Given request: Extract the entries in their exact form.

Extracted material:
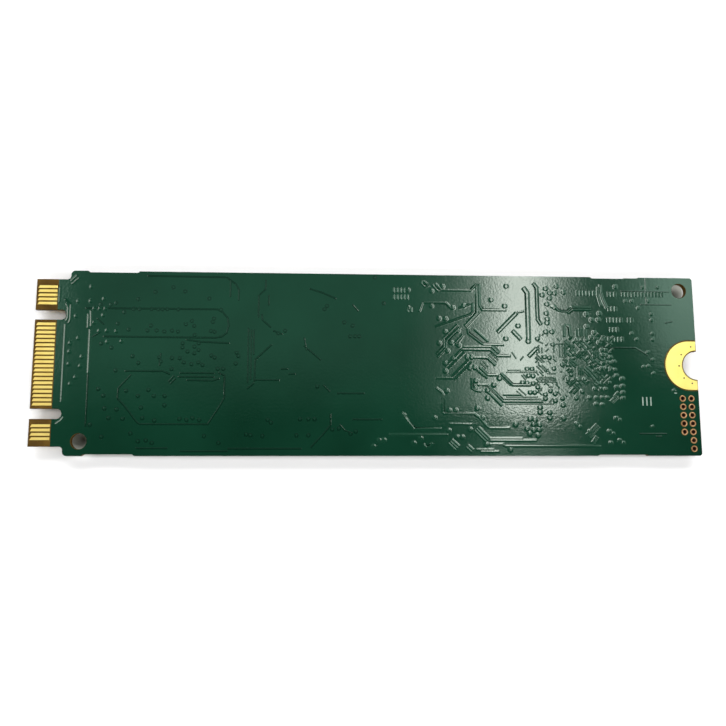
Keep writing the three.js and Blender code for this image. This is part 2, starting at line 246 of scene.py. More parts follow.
def add_skin(bm, rings, material, closed=True, flip=False):
    """Joins neighbouring rings of points by smooth faces. A ring of one point is a pole."""
    for first, second in zip(rings, rings[1:]):
        count = max(len(first), len(second))
        for i in range(count if closed else count - 1):
            j = (i + 1) % count
            corners = [ring[k % len(ring)] for ring, k in ((first, i), (first, j), (second, j), (second, i))]
            corners = list(dict.fromkeys(corners))
            if flip:
                corners.reverse()
            face = bm.faces.new(corners)
            face.smooth = True
            face.material_index = material


def add_cap(bm, rings, upward, material):
    """A flat face within the first ring, with the other rings as holes."""
    loops = [[v.co for v in ring] for ring in rings]
    verts = [v for ring in rings for v in ring]
    for triangle in tessellate_polygon(loops):
        corners = [verts[i] for i in triangle]
        normal = (corners[1].co - corners[0].co).cross(corners[2].co - corners[0].co)
        if normal.length == 0:
            continue
        if (normal.z > 0) != upward:
            corners.reverse()
        face = bm.faces.new(corners)
        face.material_index = material


def add_plate(bm, outer, holes, low, high, bevel=0.02, material=0):
    """A flat plate with holes and narrow rounded edges on both faces."""
    edges = []
    shoulder = bevel * 0.3
    for ring in [outer] + holes:
        ring = without_doubles(ring)
        inner = inset_ring(ring, bevel)
        half = inset_ring(ring, shoulder)
        levels = [
            (inner, low), (half, low + shoulder), (ring, low + bevel),
            (ring, high - bevel), (half, high - shoulder), (inner, high),
        ]
        edge = [add_ring(bm, points, z) for points, z in levels]
        add_skin(bm, edge, material)
        edges.append(edge)
    add_cap(bm, [edge[-1] for edge in edges], True, material)
    add_cap(bm, [edge[0] for edge in edges], False, material)


def add_block(bm, low, high, bevel=0.03, material=0):
    """A box with rounded edges, from its lowest and highest corners."""
    outline = rounded(rectangle(low[0], low[1], high[0], high[1]), bevel * 1.2)
    add_plate(bm, outline, [], low[2], high[2], bevel, material)


def start_piece(node):
    """A new mesh, with the lowest and highest corner of the CAD node that it stands for."""
    low, high = box_mm(node)
    return bmesh.new(), low, high


def add_lathe(bm, cx, cy, profile, count=24, material=0, closed=False):
    """Turns (radius, z) points about a vertical axis. A radius of 0 closes the surface there."""
    rings = []
    for radius, z in profile:
        points = circle(cx, cy, radius, count, 1) if radius else [(cx, cy)]
        rings.append(add_ring(bm, points, z))
    if closed:
        rings.append(rings[0])
    add_skin(bm, rings, material)


def make_object(name, bm, materials):
    """Turns a bmesh into an object of the scene."""
    mesh = bpy.data.meshes.new(name)
    bm.to_mesh(mesh)
    bm.free()
    for material in materials:
        mesh.materials.append(material)
    made = bpy.data.objects.new(name, mesh)
    bpy.context.scene.collection.objects.link(made)
    return made


def finish_piece(name, bm, materials, node):
    """Makes a piece that rides on the card in place of one CAD node."""
    piece = make_object(name, bm, materials)
    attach(piece, "root")
    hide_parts(node)


# ---- materials ----


class Nodes:
    """Small helper that builds one material's node tree."""

    def __init__(self, name):
        self.material = bpy.data.materials.new(name)
        self.material.use_nodes = True
        self.tree = self.material.node_tree
        self.shader = self.tree.nodes["Principled BSDF"]
        self.coords = self.tree.nodes.new("ShaderNodeTexCoord").outputs["Object"]

    def feed(self, socket, value):
        """Sets a socket to a constant, or links another node's output to it."""
        if isinstance(value, bpy.types.NodeSocket):
            self.tree.links.new(value, socket)
        else:
            socket.default_value = value

    def set(self, **values):
        """Feeds the shader's own sockets, named with _ in place of a space."""
        for key, value in values.items():
            self.feed(self.shader.inputs[key.replace("_", " ")], value)

    def node(self, kind, output, inputs, **settings):
        """Adds a node, feeds its inputs and gives back one of its outputs."""
        node = self.tree.nodes.new("ShaderNode" + kind)
        for key, value in settings.items():
            setattr(node, key, value)
        for key, value in inputs.items():
            self.feed(node.inputs[key], value)
        return node.outputs[output]

    def scaled(self, scale):
        return self.node("Mapping", "Vector", {"Scale": scale, "Vector": self.coords})

    def axes(self):
        """The X and Y coordinates, in millimetres."""
        x = self.node("SeparateXYZ", "X", {"Vector": self.scaled((1 / MM, 1 / MM, 1 / MM))})
        return x, x.node.outputs["Y"]

    def noise(self, scale, detail, roughness=0.5, stretch=None):
        vector = self.scaled(stretch) if stretch else self.coords
        inputs = {"Scale": scale, "Detail": detail, "Roughness": roughness, "Vector": vector}
        return self.node("TexNoise", "Fac", inputs)

    def wave(self, scale, axis, distortion):
        """Soft bands across one axis."""
        inputs = {"Scale": scale, "Distortion": distortion, "Detail": 2.0, "Vector": self.coords}
        return self.node("TexWave", "Fac", inputs, bands_direction=axis)

    def ramp(self, value, stops):
        """Colours by position: a value of 0 to 1 picks or mixes them."""
        color = self.node("ValToRGB", "Color", {"Fac": value})
        elements = color.node.color_ramp.elements
        while len(elements) < len(stops):
            elements.new(0.5)
        for element, (position, shade) in zip(elements, stops.items()):
            element.position = position
            element.color = (*shade, 1.0)
        return color

    def mix(self, share, first, second):
        return self.node("MixRGB", "Color", {"Fac": share, "Color1": first, "Color2": second})

    def math(self, operation, first, second=0.0):
        return self.node("Math", "Value", {0: first, 1: second}, operation=operation)

    def distance(self, x, y):
        return self.math("SQRT", self.math("ADD", self.math("POWER", x, 2.0), self.math("POWER", y, 2.0)))

    def spread(self, value, source, target):
        """A value, stretched from its own range to another."""
        inputs = {"From Min": source[0], "From Max": source[1], "To Min": target[0], "To Max": target[1]}
        return self.node("MapRange", "Result", {"Value": value, **inputs})

    def roughness(self, value, limits):
        self.set(Roughness=self.spread(value, (0.0, 1.0), limits))

    def bump(self, value, height_mm, strength):
        inputs = {"Strength": strength, "Distance": height_mm * MM, "Height": value}
        self.set(Normal=self.node("Bump", "Normal", inputs))


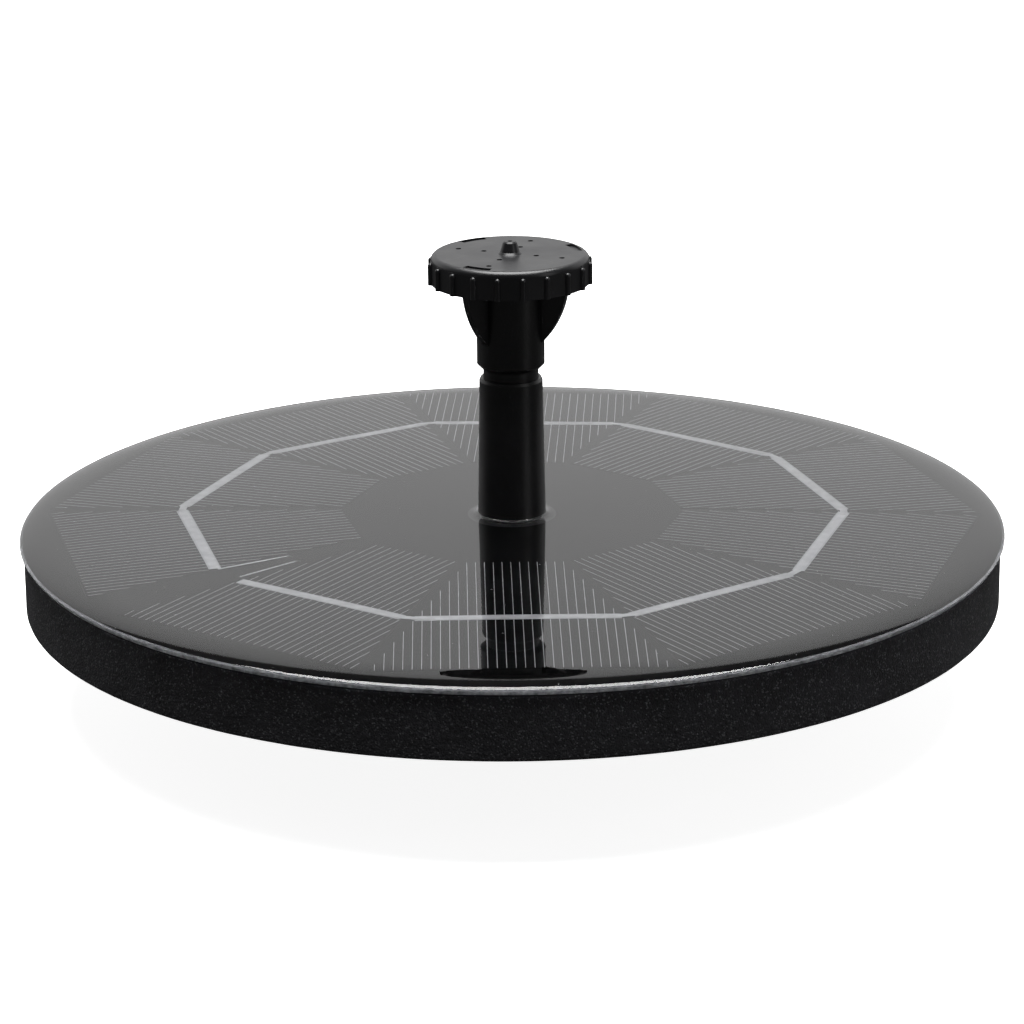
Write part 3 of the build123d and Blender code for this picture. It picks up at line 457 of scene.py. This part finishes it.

Exercise output:
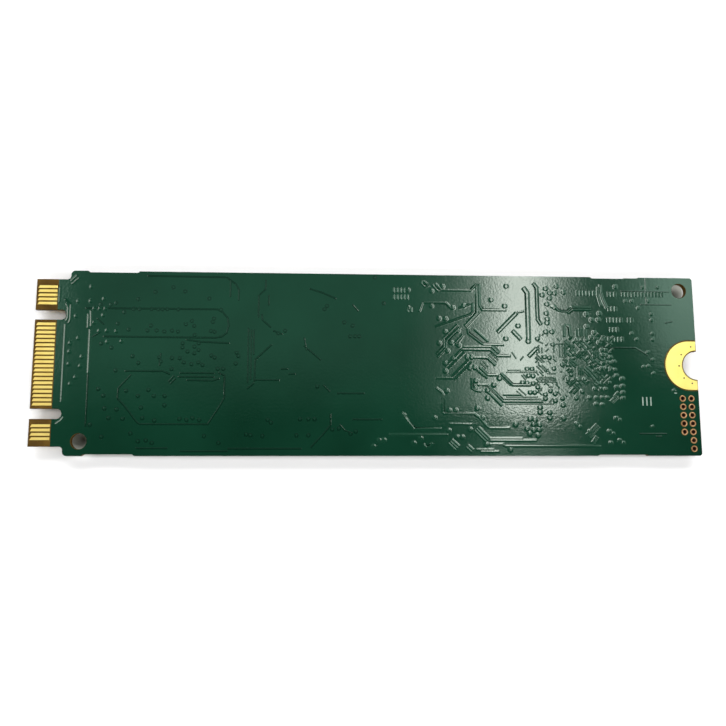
Keep writing the three.js and Blender code for this image. This is part 2, starting at line 246 of scene.py. More parts follow.
def add_skin(bm, rings, material, closed=True, flip=False):
    """Joins neighbouring rings of points by smooth faces. A ring of one point is a pole."""
    for first, second in zip(rings, rings[1:]):
        count = max(len(first), len(second))
        for i in range(count if closed else count - 1):
            j = (i + 1) % count
            corners = [ring[k % len(ring)] for ring, k in ((first, i), (first, j), (second, j), (second, i))]
            corners = list(dict.fromkeys(corners))
            if flip:
                corners.reverse()
            face = bm.faces.new(corners)
            face.smooth = True
            face.material_index = material


def add_cap(bm, rings, upward, material):
    """A flat face within the first ring, with the other rings as holes."""
    loops = [[v.co for v in ring] for ring in rings]
    verts = [v for ring in rings for v in ring]
    for triangle in tessellate_polygon(loops):
        corners = [verts[i] for i in triangle]
        normal = (corners[1].co - corners[0].co).cross(corners[2].co - corners[0].co)
        if normal.length == 0:
            continue
        if (normal.z > 0) != upward:
            corners.reverse()
        face = bm.faces.new(corners)
        face.material_index = material


def add_plate(bm, outer, holes, low, high, bevel=0.02, material=0):
    """A flat plate with holes and narrow rounded edges on both faces."""
    edges = []
    shoulder = bevel * 0.3
    for ring in [outer] + holes:
        ring = without_doubles(ring)
        inner = inset_ring(ring, bevel)
        half = inset_ring(ring, shoulder)
        levels = [
            (inner, low), (half, low + shoulder), (ring, low + bevel),
            (ring, high - bevel), (half, high - shoulder), (inner, high),
        ]
        edge = [add_ring(bm, points, z) for points, z in levels]
        add_skin(bm, edge, material)
        edges.append(edge)
    add_cap(bm, [edge[-1] for edge in edges], True, material)
    add_cap(bm, [edge[0] for edge in edges], False, material)


def add_block(bm, low, high, bevel=0.03, material=0):
    """A box with rounded edges, from its lowest and highest corners."""
    outline = rounded(rectangle(low[0], low[1], high[0], high[1]), bevel * 1.2)
    add_plate(bm, outline, [], low[2], high[2], bevel, material)


def start_piece(node):
    """A new mesh, with the lowest and highest corner of the CAD node that it stands for."""
    low, high = box_mm(node)
    return bmesh.new(), low, high


def add_lathe(bm, cx, cy, profile, count=24, material=0, closed=False):
    """Turns (radius, z) points about a vertical axis. A radius of 0 closes the surface there."""
    rings = []
    for radius, z in profile:
        points = circle(cx, cy, radius, count, 1) if radius else [(cx, cy)]
        rings.append(add_ring(bm, points, z))
    if closed:
        rings.append(rings[0])
    add_skin(bm, rings, material)


def make_object(name, bm, materials):
    """Turns a bmesh into an object of the scene."""
    mesh = bpy.data.meshes.new(name)
    bm.to_mesh(mesh)
    bm.free()
    for material in materials:
        mesh.materials.append(material)
    made = bpy.data.objects.new(name, mesh)
    bpy.context.scene.collection.objects.link(made)
    return made


def finish_piece(name, bm, materials, node):
    """Makes a piece that rides on the card in place of one CAD node."""
    piece = make_object(name, bm, materials)
    attach(piece, "root")
    hide_parts(node)


# ---- materials ----


class Nodes:
    """Small helper that builds one material's node tree."""

    def __init__(self, name):
        self.material = bpy.data.materials.new(name)
        self.material.use_nodes = True
        self.tree = self.material.node_tree
        self.shader = self.tree.nodes["Principled BSDF"]
        self.coords = self.tree.nodes.new("ShaderNodeTexCoord").outputs["Object"]

    def feed(self, socket, value):
        """Sets a socket to a constant, or links another node's output to it."""
        if isinstance(value, bpy.types.NodeSocket):
            self.tree.links.new(value, socket)
        else:
            socket.default_value = value

    def set(self, **values):
        """Feeds the shader's own sockets, named with _ in place of a space."""
        for key, value in values.items():
            self.feed(self.shader.inputs[key.replace("_", " ")], value)

    def node(self, kind, output, inputs, **settings):
        """Adds a node, feeds its inputs and gives back one of its outputs."""
        node = self.tree.nodes.new("ShaderNode" + kind)
        for key, value in settings.items():
            setattr(node, key, value)
        for key, value in inputs.items():
            self.feed(node.inputs[key], value)
        return node.outputs[output]

    def scaled(self, scale):
        return self.node("Mapping", "Vector", {"Scale": scale, "Vector": self.coords})

    def axes(self):
        """The X and Y coordinates, in millimetres."""
        x = self.node("SeparateXYZ", "X", {"Vector": self.scaled((1 / MM, 1 / MM, 1 / MM))})
        return x, x.node.outputs["Y"]

    def noise(self, scale, detail, roughness=0.5, stretch=None):
        vector = self.scaled(stretch) if stretch else self.coords
        inputs = {"Scale": scale, "Detail": detail, "Roughness": roughness, "Vector": vector}
        return self.node("TexNoise", "Fac", inputs)

    def wave(self, scale, axis, distortion):
        """Soft bands across one axis."""
        inputs = {"Scale": scale, "Distortion": distortion, "Detail": 2.0, "Vector": self.coords}
        return self.node("TexWave", "Fac", inputs, bands_direction=axis)

    def ramp(self, value, stops):
        """Colours by position: a value of 0 to 1 picks or mixes them."""
        color = self.node("ValToRGB", "Color", {"Fac": value})
        elements = color.node.color_ramp.elements
        while len(elements) < len(stops):
            elements.new(0.5)
        for element, (position, shade) in zip(elements, stops.items()):
            element.position = position
            element.color = (*shade, 1.0)
        return color

    def mix(self, share, first, second):
        return self.node("MixRGB", "Color", {"Fac": share, "Color1": first, "Color2": second})

    def math(self, operation, first, second=0.0):
        return self.node("Math", "Value", {0: first, 1: second}, operation=operation)

    def distance(self, x, y):
        return self.math("SQRT", self.math("ADD", self.math("POWER", x, 2.0), self.math("POWER", y, 2.0)))

    def spread(self, value, source, target):
        """A value, stretched from its own range to another."""
        inputs = {"From Min": source[0], "From Max": source[1], "To Min": target[0], "To Max": target[1]}
        return self.node("MapRange", "Result", {"Value": value, **inputs})

    def roughness(self, value, limits):
        self.set(Roughness=self.spread(value, (0.0, 1.0), limits))

    def bump(self, value, height_mm, strength):
        inputs = {"Strength": strength, "Distance": height_mm * MM, "Height": value}
        self.set(Normal=self.node("Bump", "Normal", inputs))


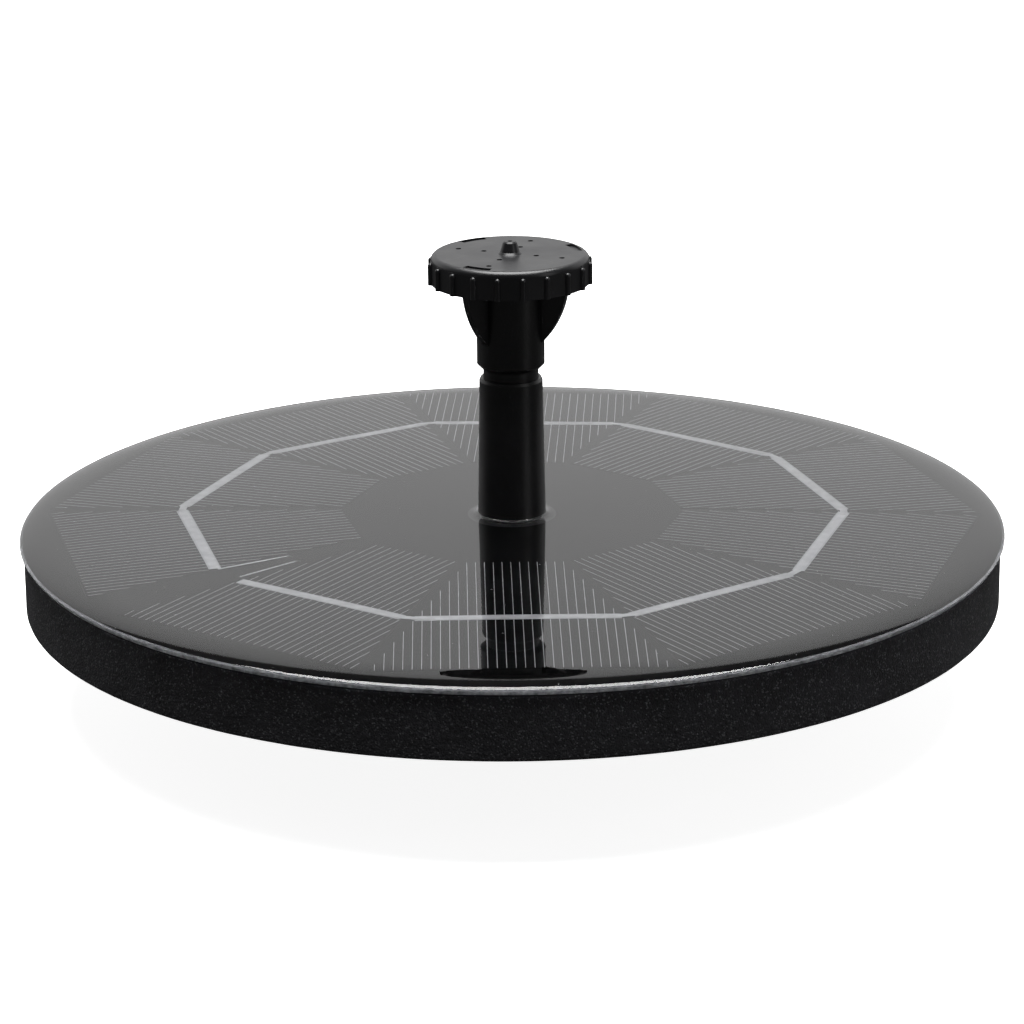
Write part 3 of the build123d and Blender code for this picture. It picks up at line 457 of scene.py. This part finishes it.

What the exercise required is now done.